How is it possible that so many things can be so clear while those close to me are a crazy mixed up jumble? I get the large-scale-out-there picture and point of view but my microworld just feels a mess. Its all people too; relationships, and connections. That's obvious...what else would I be relating and connecting (or not) with?
Getting to the heart of it...She's 4. I know her. I love her. I was her. But I don't get her. We're a tangled mess of love, hate, trust, distrust, laughter, fear, and silliness. I am so afraid of messing up that I am frozen sometimes. I hate the idea of repeating my parents mistakes and then I realize that maybe they didn't make mistakes they are just people. That makes it worse. If they are people and I am people then I can make the same stupid mistakes just like they did. I know how I felt as a little girl, I would cry so easily.

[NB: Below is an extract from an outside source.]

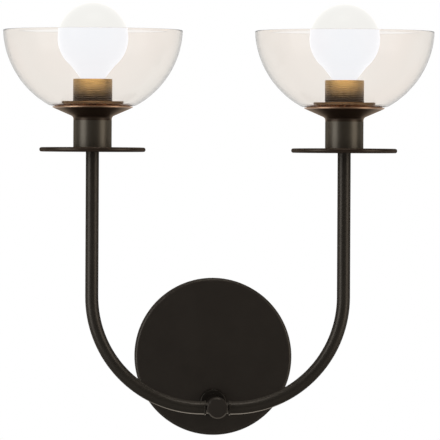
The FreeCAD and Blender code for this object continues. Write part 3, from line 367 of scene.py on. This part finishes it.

It wasnt for attention it was because that tangled mess would drown out all the words and tears were the result. My people never understood this behavior. All I needed was for my people to pick me up and say we're here with you. Its hard to respond perfectly to each and every meltdown.
Yesterday she was telling me that she wanted to wear a diaper again. She also does all kinds of wonderful, kind, hopeful stuff that counteracts the emotional, difficult things and then I'm that tangled little girl again. Its up. Its down. Its complicated and there's a big little boy in the picture as well. She sees him get some love and she wants it...all...immediately.